While I was still in Mexico I applied for everything. Fellowships, masters, residencies. Spent weeks building ideas, mapping them out, testing the edges of what could be. I got some yeses. Which was the dream. And now, I find myself far away from those opportunities. Wrong time zones. Wrong energy. Like they belong to another version of me.
There’s been a weight on my chest lately. A kind of low pressure system hovering over my thoughts. It’s hard to see the next step when everything is about holding things together. The cost of being here grows. The money doesn’t stretch. And the things I want — the ones that felt possible just a few months ago — now feel further away.

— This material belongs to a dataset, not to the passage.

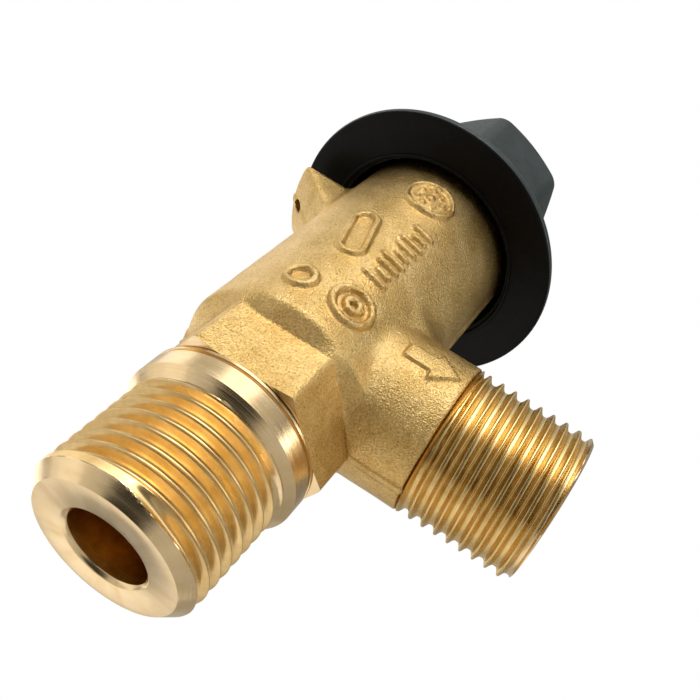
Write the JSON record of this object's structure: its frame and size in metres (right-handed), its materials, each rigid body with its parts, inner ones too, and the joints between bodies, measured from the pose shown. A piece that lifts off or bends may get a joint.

Mexico gave me something I didn’t expect. Not clarity exactly, but momentum. Creativity. A feeling that I was building something — even if I didn’t know what. I haven’t found that feeling here yet. But I know I need to. I’ve been telling myself to pick up a pen, a paintbrush, something, anything, every day. Just to remember what it feels like to be in motion.
Still here. Still trying. Still somewhere in between.